Non-bank Firms May Soon Enter Bangladesh’s Mobile Money Market

Bangladesh Bank unveils draft e-money regulations to widen digital finance access

E-money issuers must:

  • Maintain Tk50 crore paid-up capital

  • Prepare a three-year business and risk plan

  • Keep settlement accounts to safeguard funds

  • Conduct continuous fraud detection

  • Ensure transparent governance with high-integrity directors

  • Establish mandatory board audit and risk committees

  • Face fines of Tk50 lakh, licence revocation, or legal action for rule breaches

  • Submit stakeholder feedback before final approval

  • Existing operators to reapply within six months of enforcement

The Bangladesh Bank (BB) has unveiled draft regulations that would, for the first time, allow non-bank local and foreign companies to obtain licences to operate as Payment Service Providers (PSPs) or Mobile Financial Service (MFS) providers.

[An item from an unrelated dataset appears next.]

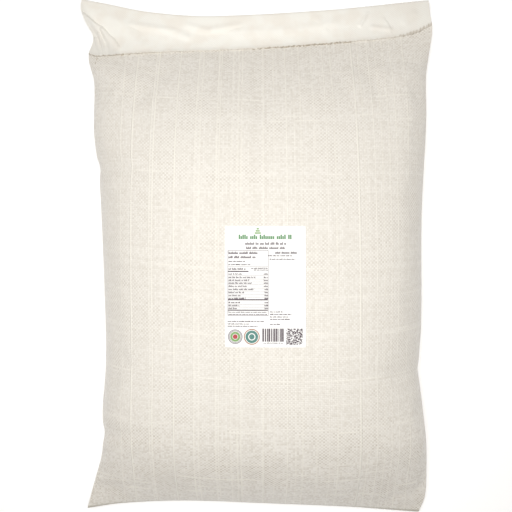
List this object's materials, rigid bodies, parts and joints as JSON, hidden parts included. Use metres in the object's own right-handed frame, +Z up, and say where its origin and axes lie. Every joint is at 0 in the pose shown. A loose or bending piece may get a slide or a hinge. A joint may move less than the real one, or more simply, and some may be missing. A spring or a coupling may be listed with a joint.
{
  "type": "filled woven sack of rice",
  "caption": "Shut pillow-shaped sack of rice in off-white woven cloth, lying on its back, with its mouth turned over in a band and a paper label on its front.",
  "frame": {"origin": "on the floor under the middle of the sack's whole box, as it lies", "axes": "+X to the sack's right as seen from above, +Y to its head, where the mouth is turned over, +Z up out of its labelled front"},
  "size_m": [0.5114, 0.7496, 0.1522],
  "materials": {
    "woven_cloth": "matte plain weave of flat off-white tapes with slubs",
    "smooth_cloth": "matte smooth cream cloth, softly creased",
    "label_paper": "smooth white paper with dark print"
  },
  "bodies": {
    "root": {"sack_body": "woven_cloth", "top_band": "smooth_cloth", "label": "label_paper"}
  },
  "joints": []
}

The central bank has published the draft Regulations for E-Money Issuers in Bangladesh on its website for public consultation, signalling a major shift from the long-standing bank-led model that has dominated the country’s mobile and online financial services.

Under the proposed framework, both banks and independent digital finance companies will be authorised to issue e-money once approved by BB.

Existing MFS and PSP operators – whether bank-led or otherwise – will be required to apply for new licences within six months of the regulations coming into force to comply with the updated structure. Currently, e-money in Bangladesh is issued by MFS providers such as bKash, Rocket, and Nagad, alongside PSPs including TallyPay, Pathao Pay, and Sheba Pay. These entities generate e-money through digital transactions and payment services.

BB introduced the draft to bring these activities under a formal legal and supervisory framework aimed at ensuring institutional stability, financial security, and consumer protection. According to the document, the new rules seek to “promote financial inclusion, ensure the safety and reliability of e-money, and foster a competitive and innovation-driven payments environment.”

A senior Bangladesh Bank official, speaking on condition of anonymity, described the proposal as “a milestone reform that will open up the digital finance space beyond traditional banks”.

He added that the goal is to promote competition, innovation, and interoperability. “We want a safe, inclusive, and technology-neutral framework where both banks and fintechs can expand financial access.”

Industry leaders have largely welcomed the move. “Allowing non-bank EMIs could significantly accelerate innovation and partnerships in mobile and online payments,” said a leading fintech executive.

Draft Framework Details

The proposed framework introduces two categories of e-money issuers: authorised EMIs, consisting of regulated entities such as banks and financial institutions; and dedicated EMIs (DEMIs), which are non-bank entities engaged exclusively in e-money and related payment activities.

Applicants, particularly DEMIs, must maintain a minimum Tk50 crore paid-up capital, submit a three-year business and risk plan, demonstrate sound governance, and establish Trust and Settlement Accounts to safeguard customer funds.

E-money issuers will also be required to implement a robust risk management framework, maintain reliable technology systems with effective internal controls, use multi-factor authentication for high-value transactions, and ensure continuous fraud detection and cyber resilience against emerging threats.

They must adopt transparent governance practices, appoint directors of high integrity, and enforce strict segregation of duties. Mandatory board audit and risk committees will ensure internal checks and continuous regulatory oversight.

Breaches of the regulations could lead to fines of at least Tk50 lakh, licence revocation, or civil and criminal proceedings.

Stakeholders have been invited to provide feedback before the regulations are finalised. Once implemented, the framework is expected to reshape Bangladesh’s digital finance landscape, aligning it more closely with international standards followed in countries such as China, India, and Malaysia.

The Bangladesh Bank will oversee and supervise e-money issuers under the authority granted by the Bangladesh Bank Order, 1972, and the Payment and Settlement Systems Act, 2024.